Study on the effect of particle morphology on single particle breakage using a combined finite-discrete element method

Abstract

Particle morphology is an inherent characteristic that has a significant influence on breakage behaviors of natural sands. Based on X-ray micro-computed tomographic scanning and image-processing, the three-dimensional (3D) particle surfaces of natural sand particles were first reconstructed by the spherical harmonic (SH) analysis. The traditional morphological parameters of the particles, including sphericity, roundness, and aspect ratio were then calculated based on the SH-reconstructed particle surfaces. Furthermore, a 3D local roundness descriptor was used to characterize the local angularity of the contact area between a particle and its loading platens.

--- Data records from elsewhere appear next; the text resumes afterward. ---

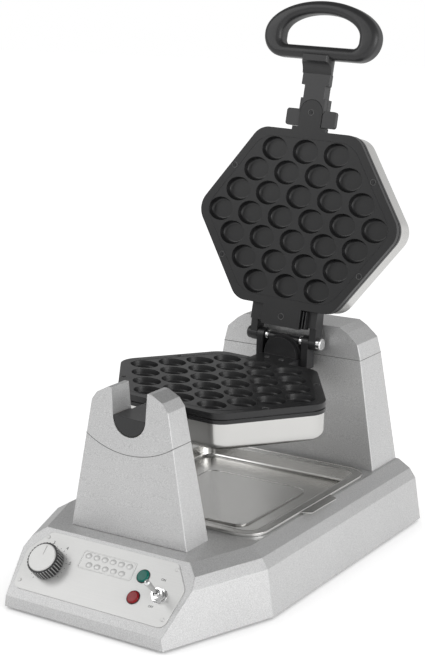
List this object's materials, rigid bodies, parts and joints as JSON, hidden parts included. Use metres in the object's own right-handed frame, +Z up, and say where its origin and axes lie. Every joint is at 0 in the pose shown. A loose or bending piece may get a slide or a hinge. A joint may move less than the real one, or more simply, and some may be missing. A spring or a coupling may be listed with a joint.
{
  "type": "bubble waffle maker",
  "caption": "Counter-top waffle iron with oval cups in a hexagon, turning in two cast posts over a drip tray, with a sloped control panel.",
  "frame": {"origin": "on the table, under the middle of the whole machine with its lid open", "axes": "+X to the user's right, +Y to the back, +Z up; the control panel faces -Y"},
  "size_m": [0.273, 0.435, 0.5572],
  "materials": {
    "cast_paint": "fine speckled silver paint",
    "nonstick": "matt dark non-stick coat",
    "stainless": "brushed",
    "chrome": "polished",
    "steel": "plain machined",
    "black_metal": "satin black",
    "black_plastic": "satin moulded",
    "rubber": "matt",
    "bronze": "plain bearing metal",
    "panel_silver": "fine brushed",
    "green_lens": "tinted clear",
    "red_lens": "tinted clear",
    "ceramic": "plain"
  },
  "bodies": {
    "base": {"base_housing": "cast_paint", "base_bottom_plate": "steel", "foot_screws": "steel", "bottom_screws": "steel", "post_bolts": "steel", "front_post_body": "cast_paint", "front_post_cap": "cast_paint", "front_saddle": "bronze", "rear_post_body": "cast_paint", "rear_post_cap": "cast_paint", "rear_bushing": "bronze", "control_plate": "panel_silver", "panel_rivets": "chrome", "green_lamp_lens": "green_lens", "green_lamp_body": "black_plastic", "red_lamp_lens": "red_lens", "red_lamp_body": "black_plastic", "thermostat_body": "black_plastic", "toggle_body": "chrome", "toggle_nut": "chrome", "terminal_block": "ceramic", "cord_gland": "black_plastic", "rubber_foot_1": "rubber", "rubber_foot_2": "rubber", "rubber_foot_3": "rubber", "rubber_foot_4": "rubber"},
    "iron": {"lower_plate": "nonstick", "lower_ring": "nonstick", "lower_shell": "stainless", "lower_element": "steel", "lower_plate_screws": "black_metal", "front_journal": "nonstick", "rear_trunnion": "black_metal", "trunnion_screws": "steel", "rotor_shaft": "steel", "hinge_pin": "chrome", "hinge_sleeve": "chrome", "pin_head_right": "chrome", "pin_head_left": "black_metal"},
    "lid": {"upper_plate": "nonstick", "upper_ring": "nonstick", "upper_shell": "stainless", "upper_element": "steel", "upper_plate_screws": "black_metal", "tongue_screw": "black_metal", "handle_screw": "black_metal", "hinge_yoke": "black_metal", "handle_bracket": "nonstick", "handle_collar": "black_plastic", "handle_grip": "black_plastic"},
    "tray": {"drip_tray": "stainless", "drip_tray_tab": "stainless"},
    "knob": {"knob_skirt": "black_plastic", "knob_face": "panel_silver", "knob_shaft": "steel"},
    "toggle": {"toggle_lever": "chrome"}
  },
  "joints": [
    {"name": "iron_rotation", "type": "hinge", "parent": "base", "child": "iron", "pos_m": [0, 0.0175, 0.185], "axis": [0, 1, 0], "range_deg": [-10, 10]},
    {"name": "lid_hinge", "type": "hinge", "parent": "iron", "child": "lid", "pos_m": [0.00063, 0.1457, 0.20219], "axis": [0.9993, 0, -0.0366], "range_deg": [0, 102.3]},
    {"name": "tray_lift", "type": "slide", "parent": "base", "child": "tray", "axis": [0, 0, 1], "range_m": [0, 0.02]},
    {"name": "knob_turn", "type": "hinge", "parent": "base", "child": "knob", "pos_m": [-0.0605, -0.18788, 0.04192], "axis": [0, -0.682, 0.7314], "range_deg": [-150, 120]},
    {"name": "toggle_tilt", "type": "hinge", "parent": "base", "child": "toggle", "pos_m": [0.07, -0.19309, 0.04458], "axis": [1, 0, 0], "range_deg": [-12, 12]}
  ]
}
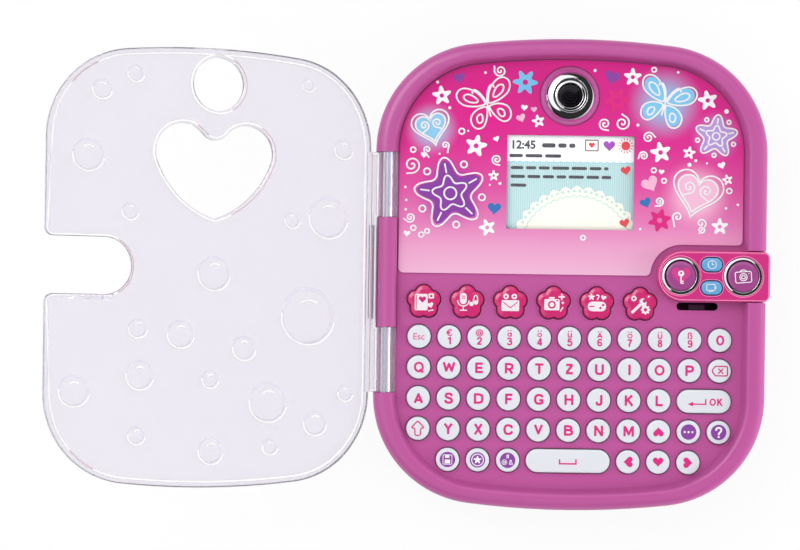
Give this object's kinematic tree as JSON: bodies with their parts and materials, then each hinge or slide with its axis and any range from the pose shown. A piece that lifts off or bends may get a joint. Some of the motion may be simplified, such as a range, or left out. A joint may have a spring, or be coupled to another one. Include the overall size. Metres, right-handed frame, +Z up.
{
  "type": "electronic secret diary",
  "caption": "Hand-held electronic diary: pink keyboard case with a screen, camera and button pod under a clear side-hinged lid with a heart window and a latch.",
  "frame": {"origin": "middle of the case's flat base", "axes": "+Y to the camera end of the case, +Z up out of the keys, the hinge runs along Y on the -X side and the open lid reaches out along -X"},
  "size_m": [0.274, 0.183, 0.0871],
  "materials": {
    "pink_case": "semi-gloss orchid pink plastic",
    "printed_panel": "glossy printed panel, magenta to pale pink",
    "clear_window": "clear polished plastic",
    "display": "lit colour display",
    "chrome": "bright chrome-plated plastic",
    "dark_lens": "dark polished lens",
    "black_plastic": "matte black",
    "circuit_board": "green circuit board",
    "silicone": "matte silicone",
    "magenta_pod": "glossy magenta plastic",
    "battery_cells": "bare cell sleeve, satin",
    "steel": "plain steel",
    "clear_lid": "clear moulded plastic",
    "grey_plastic": "dark moulded plastic",
    "white_keys": "satin white",
    "flower_buttons": "glossy translucent magenta",
    "purple_buttons": "glossy purple",
    "blue_buttons": "glossy light blue"
  },
  "bodies": {
    "case": {"front_shell": "pink_case", "rear_shell": "pink_case", "printed_panel": "printed_panel", "screen_window": "clear_window", "display_module": "display", "camera_bezel": "chrome", "camera_lens": "dark_lens", "camera_module": "black_plastic", "main_board": "circuit_board", "keypad_membrane": "silicone", "button_pod": "magenta_pod", "unlock_ring": "chrome", "shutter_ring": "chrome", "speaker": "black_plastic", "microphone": "black_plastic", "battery_door": "pink_case", "batteries": "battery_cells", "battery_contacts": "steel", "latch_solenoid": "steel", "hinge_rod": "steel", "case_screws": "steel", "door_screw": "steel"},
    "lid_body": {"lid": "clear_lid"},
    "latch_body": {"latch_bolt": "grey_plastic"},
    "escape_key_body": {"escape_key": "white_keys"},
    "delete_key_body": {"delete_key": "white_keys"},
    "shift_key_body": {"shift_key": "white_keys"},
    "up_key_body": {"up_key": "white_keys"},
    "more_key_body": {"more_key": "white_keys"},
    "help_key_body": {"help_key": "white_keys"},
    "save_key_body": {"save_key": "white_keys"},
    "faces_key_body": {"faces_key": "white_keys"},
    "signs_key_body": {"signs_key": "white_keys"},
    "left_key_body": {"left_key": "white_keys"},
    "down_key_body": {"down_key": "white_keys"},
    "right_key_body": {"right_key": "white_keys"},
    "digit_keys_body": {"digit_keys": "white_keys"},
    "upper_letter_keys_body": {"upper_letter_keys": "white_keys"},
    "home_letter_keys_body": {"home_letter_keys": "white_keys"},
    "lower_letter_keys_body": {"lower_letter_keys": "white_keys"},
    "enter_key_body": {"enter_key": "white_keys"},
    "space_key_body": {"space_key": "white_keys"},
    "diary_button_body": {"diary_button": "flower_buttons"},
    "voice_button_body": {"voice_button": "flower_buttons"},
    "contacts_button_body": {"contacts_button": "flower_buttons"},
    "photos_button_body": {"photos_button": "flower_buttons"},
    "games_button_body": {"games_button": "flower_buttons"},
    "tools_button_body": {"tools_button": "flower_buttons"},
    "unlock_button_body": {"unlock_button": "purple_buttons"},
    "shutter_button_body": {"shutter_button": "purple_buttons"},
    "clock_button_body": {"clock_button": "blue_buttons"},
    "gallery_button_body": {"gallery_button": "blue_buttons"}
  },
  "joints": [
    {"name": "lid_hinge", "type": "hinge", "parent": "case", "child": "lid_body", "pos_m": [-0.071, 0, 0.0274], "axis": [0, 1, 0], "range_deg": [0, 155.5]},
    {"name": "latch_slide", "type": "slide", "parent": "case", "child": "latch_body", "axis": [0, -1, 0], "range_m": [0, 0.0028], "stiffness_N_per_m": 200, "springref_m": -0.002},
    {"name": "escape_key_press", "type": "slide", "parent": "case", "child": "escape_key_body", "axis": [0, 0, -1], "range_m": [0, 0.0009], "stiffness_N_per_m": 150, "springref_m": -0.002},
    {"name": "delete_key_press", "type": "slide", "parent": "case", "child": "delete_key_body", "axis": [0, 0, -1], "range_m": [0, 0.0009], "stiffness_N_per_m": 150, "springref_m": -0.002},
    {"name": "shift_key_press", "type": "slide", "parent": "case", "child": "shift_key_body", "axis": [0, 0, -1], "range_m": [0, 0.0009], "stiffness_N_per_m": 150, "springref_m": -0.002},
    {"name": "up_key_press", "type": "slide", "parent": "case", "child": "up_key_body", "axis": [0, 0, -1], "range_m": [0, 0.0009], "stiffness_N_per_m": 150, "springref_m": -0.002},
    {"name": "more_key_press", "type": "slide", "parent": "case", "child": "more_key_body", "axis": [0, 0, -1], "range_m": [0, 0.0009], "stiffness_N_per_m": 150, "springref_m": -0.002},
    {"name": "help_key_press", "type": "slide", "parent": "case", "child": "help_key_body", "axis": [0, 0, -1], "range_m": [0, 0.0009], "stiffness_N_per_m": 150, "springref_m": -0.002},
    {"name": "save_key_press", "type": "slide", "parent": "case", "child": "save_key_body", "axis": [0, 0, -1], "range_m": [0, 0.0009], "stiffness_N_per_m": 150, "springref_m": -0.002},
    {"name": "faces_key_press", "type": "slide", "parent": "case", "child": "faces_key_body", "axis": [0, 0, -1], "range_m": [0, 0.0009], "stiffness_N_per_m": 150, "springref_m": -0.002},
    {"name": "signs_key_press", "type": "slide", "parent": "case", "child": "signs_key_body", "axis": [0, 0, -1], "range_m": [0, 0.0009], "stiffness_N_per_m": 150, "springref_m": -0.002},
    {"name": "left_key_press", "type": "slide", "parent": "case", "child": "left_key_body", "axis": [0, 0, -1], "range_m": [0, 0.0009], "stiffness_N_per_m": 150, "springref_m": -0.002},
    {"name": "down_key_press", "type": "slide", "parent": "case", "child": "down_key_body", "axis": [0, 0, -1], "range_m": [0, 0.0009], "stiffness_N_per_m": 150, "springref_m": -0.002},
    {"name": "right_key_press", "type": "slide", "parent": "case", "child": "right_key_body", "axis": [0, 0, -1], "range_m": [0, 0.0009], "stiffness_N_per_m": 150, "springref_m": -0.002},
    {"name": "digit_keys_press", "type": "slide", "parent": "case", "child": "digit_keys_body", "axis": [0, 0, -1], "range_m": [0, 0.0009], "stiffness_N_per_m": 150, "springref_m": -0.002},
    {"name": "upper_letter_keys_press", "type": "slide", "parent": "case", "child": "upper_letter_keys_body", "axis": [0, 0, -1], "range_m": [0, 0.0009], "stiffness_N_per_m": 150, "springref_m": -0.002},
    {"name": "home_letter_keys_press", "type": "slide", "parent": "case", "child": "home_letter_keys_body", "axis": [0, 0, -1], "range_m": [0, 0.0009], "stiffness_N_per_m": 150, "springref_m": -0.002},
    {"name": "lower_letter_keys_press", "type": "slide", "parent": "case", "child": "lower_letter_keys_body", "axis": [0, 0, -1], "range_m": [0, 0.0009], "stiffness_N_per_m": 150, "springref_m": -0.002},
    {"name": "enter_key_press", "type": "slide", "parent": "case", "child": "enter_key_body", "axis": [0, 0, -1], "range_m": [0, 0.0009], "stiffness_N_per_m": 150, "springref_m": -0.002},
    {"name": "space_key_press", "type": "slide", "parent": "case", "child": "space_key_body", "axis": [0, 0, -1], "range_m": [0, 0.0009], "stiffness_N_per_m": 150, "springref_m": -0.002},
    {"name": "diary_button_press", "type": "slide", "parent": "case", "child": "diary_button_body", "axis": [0, 0, -1], "range_m": [0, 0.0009], "stiffness_N_per_m": 150, "springref_m": -0.002},
    {"name": "voice_button_press", "type": "slide", "parent": "case", "child": "voice_button_body", "axis": [0, 0, -1], "range_m": [0, 0.0009], "stiffness_N_per_m": 150, "springref_m": -0.002},
    {"name": "contacts_button_press", "type": "slide", "parent": "case", "child": "contacts_button_body", "axis": [0, 0, -1], "range_m": [0, 0.0009], "stiffness_N_per_m": 150, "springref_m": -0.002},
    {"name": "photos_button_press", "type": "slide", "parent": "case", "child": "photos_button_body", "axis": [0, 0, -1], "range_m": [0, 0.0009], "stiffness_N_per_m": 150, "springref_m": -0.002},
    {"name": "games_button_press", "type": "slide", "parent": "case", "child": "games_button_body", "axis": [0, 0, -1], "range_m": [0, 0.0009], "stiffness_N_per_m": 150, "springref_m": -0.002},
    {"name": "tools_button_press", "type": "slide", "parent": "case", "child": "tools_button_body", "axis": [0, 0, -1], "range_m": [0, 0.0009], "stiffness_N_per_m": 150, "springref_m": -0.002},
    {"name": "unlock_button_press", "type": "slide", "parent": "case", "child": "unlock_button_body", "axis": [0, 0, -1], "range_m": [0, 0.0009], "stiffness_N_per_m": 150, "springref_m": -0.002},
    {"name": "shutter_button_press", "type": "slide", "parent": "case", "child": "shutter_button_body", "axis": [0, 0, -1], "range_m": [0, 0.0009], "stiffness_N_per_m": 150, "springref_m": -0.002},
    {"name": "clock_button_press", "type": "slide", "parent": "case", "child": "clock_button_body", "axis": [0, 0, -1], "range_m": [0, 0.0009], "stiffness_N_per_m": 150, "springref_m": -0.002},
    {"name": "gallery_button_press", "type": "slide", "parent": "case", "child": "gallery_button_body", "axis": [0, 0, -1], "range_m": [0, 0.0009], "stiffness_N_per_m": 150, "springref_m": -0.002}
  ]
}
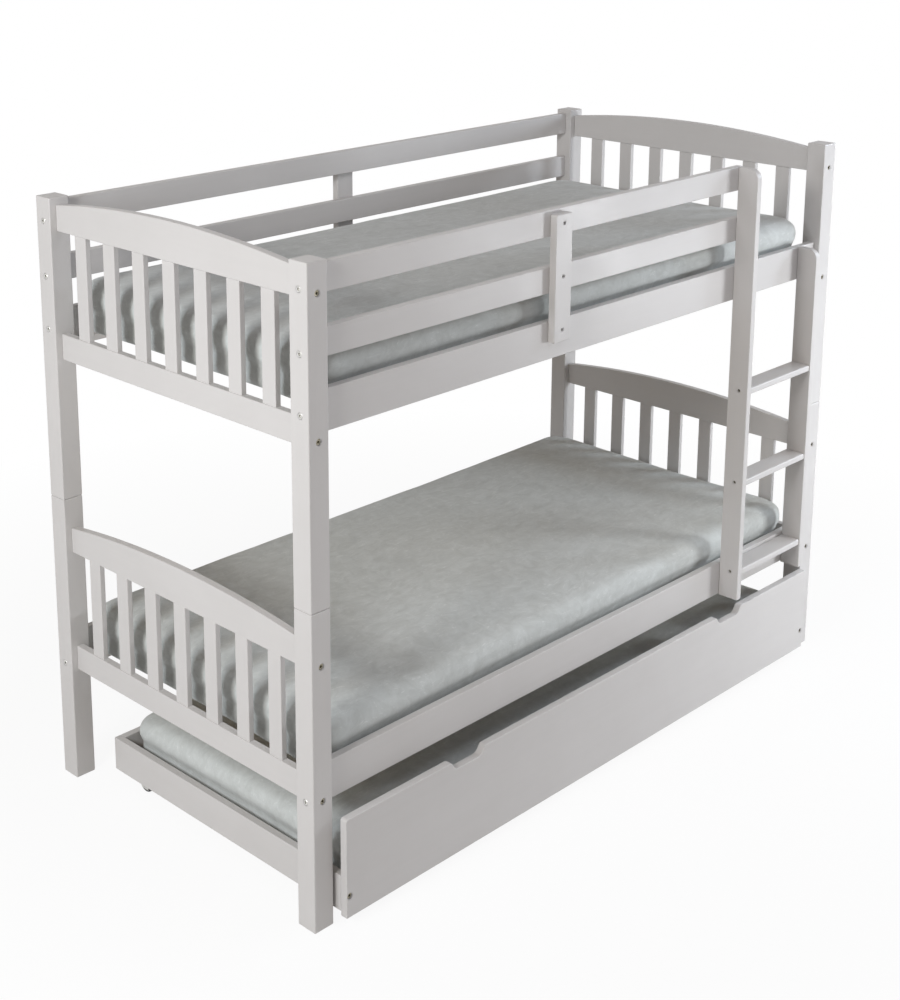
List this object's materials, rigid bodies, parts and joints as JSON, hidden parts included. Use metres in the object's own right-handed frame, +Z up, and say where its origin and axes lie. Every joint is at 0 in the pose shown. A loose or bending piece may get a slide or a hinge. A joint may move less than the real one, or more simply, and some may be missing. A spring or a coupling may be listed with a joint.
{
  "type": "bunk bed",
  "caption": "Bunk bed with arched slatted end panels, guard rails, a straight ladder, mattresses and a pull-out trundle bed on casters.",
  "frame": {"origin": "on the floor, under the centre of the whole bed's outer box at rest", "axes": "+X along the bed towards the ladder end, -Y towards the side with the ladder and the trundle's front, +Z up"},
  "size_m": [2.037, 1.0296, 1.5603],
  "materials": {
    "painted_wood": "light grey satin paint",
    "plain_pine": "plain planed pine",
    "mattress_cover": "brushed grey cover",
    "zinc_steel": "zinc plated",
    "black_wheel": "black moulded"
  },
  "bodies": {
    "bed_frame": {"lower_post_front_left": "painted_wood", "lower_post_front_right": "painted_wood", "lower_post_back_left": "painted_wood", "lower_post_back_right": "painted_wood", "upper_post_front_left": "painted_wood", "upper_post_front_right": "painted_wood", "upper_post_back_left": "painted_wood", "upper_post_back_right": "painted_wood", "seam_pin_front_left": "zinc_steel", "seam_pin_front_right": "zinc_steel", "seam_pin_back_left": "zinc_steel", "seam_pin_back_right": "zinc_steel", "slatted_panel_lower_left": "painted_wood", "arch_rail_lower_left": "painted_wood", "slatted_panel_lower_right": "painted_wood", "arch_rail_lower_right": "painted_wood", "slatted_panel_upper_left": "painted_wood", "arch_rail_upper_left": "painted_wood", "slatted_panel_upper_right": "painted_wood", "arch_rail_upper_right": "painted_wood", "side_rail_lower_front": "painted_wood", "slat_cleat_lower_front": "painted_wood", "side_rail_lower_back": "painted_wood", "slat_cleat_lower_back": "painted_wood", "side_rail_upper_front": "painted_wood", "slat_cleat_upper_front": "painted_wood", "side_rail_upper_back": "painted_wood", "slat_cleat_upper_back": "painted_wood", "guard_rail_middle_front": "painted_wood", "guard_rail_middle_back": "painted_wood", "guard_rail_top_front": "painted_wood", "guard_rail_top_back": "painted_wood", "guard_support_front": "painted_wood", "guard_support_back": "painted_wood", "ladder_stile_left": "painted_wood", "ladder_stile_right": "painted_wood", "ladder_tread_1": "painted_wood", "ladder_tread_2": "painted_wood", "ladder_tread_3": "painted_wood", "slat_base_lower": "plain_pine", "mattress_lower": "mattress_cover", "slat_base_upper": "plain_pine", "mattress_upper": "mattress_cover"},
    "trundle": {"trundle_front_panel": "painted_wood", "trundle_end_board_left": "painted_wood", "trundle_end_board_right": "painted_wood", "trundle_back_board": "painted_wood", "trundle_cleat_front": "painted_wood", "trundle_cleat_back": "painted_wood", "trundle_slat_base": "plain_pine", "trundle_mattress": "mattress_cover", "caster_bracket_front_left": "zinc_steel", "caster_bracket_front_right": "zinc_steel", "caster_bracket_back_left": "zinc_steel", "caster_bracket_back_right": "zinc_steel"},
    "caster_wheel_front_left": {"caster_wheel_front_left": "black_wheel"},
    "caster_wheel_front_right": {"caster_wheel_front_right": "black_wheel"},
    "caster_wheel_back_left": {"caster_wheel_back_left": "black_wheel"},
    "caster_wheel_back_right": {"caster_wheel_back_right": "black_wheel"}
  },
  "joints": [
    {"name": "trundle_slide", "type": "slide", "parent": "bed_frame", "child": "trundle", "axis": [0, -1, 0], "range_m": [-0.0345, 0.8]},
    {"name": "caster_wheel_front_left_spin", "type": "hinge", "parent": "trundle", "child": "caster_wheel_front_left", "pos_m": [-0.9212, -0.38425, 0.025], "axis": [1, 0, 0], "continuous": true},
    {"name": "caster_wheel_front_right_spin", "type": "hinge", "parent": "trundle", "child": "caster_wheel_front_right", "pos_m": [0.9052, -0.38425, 0.025], "axis": [1, 0, 0], "continuous": true},
    {"name": "caster_wheel_back_left_spin", "type": "hinge", "parent": "trundle", "child": "caster_wheel_back_left", "pos_m": [-0.9212, 0.27475, 0.025], "axis": [1, 0, 0], "continuous": true},
    {"name": "caster_wheel_back_right_spin", "type": "hinge", "parent": "trundle", "child": "caster_wheel_back_right", "pos_m": [0.9052, 0.27475, 0.025], "axis": [1, 0, 0], "continuous": true}
  ]
}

To model particle breakage, this study developed a combined finite-discrete element method (FDEM) in which the cohesive interface elements were inserted between the finite elements to simulate solid fracture by defining a traction-separation damage law. By using the developed FDEM, a series of single particle crushing simulations were conducted for ellipsoid particles and two types of sand particles. The results show that the developed FDEM model is capable of simulating breakage behaviors of sand particles. Statistical analysis showed that local roundness is the most significant factor in determining the particle fracture pattern, with the strongest positive correlation with the particle crushing strength of sand particles subjected to uniaxial loading.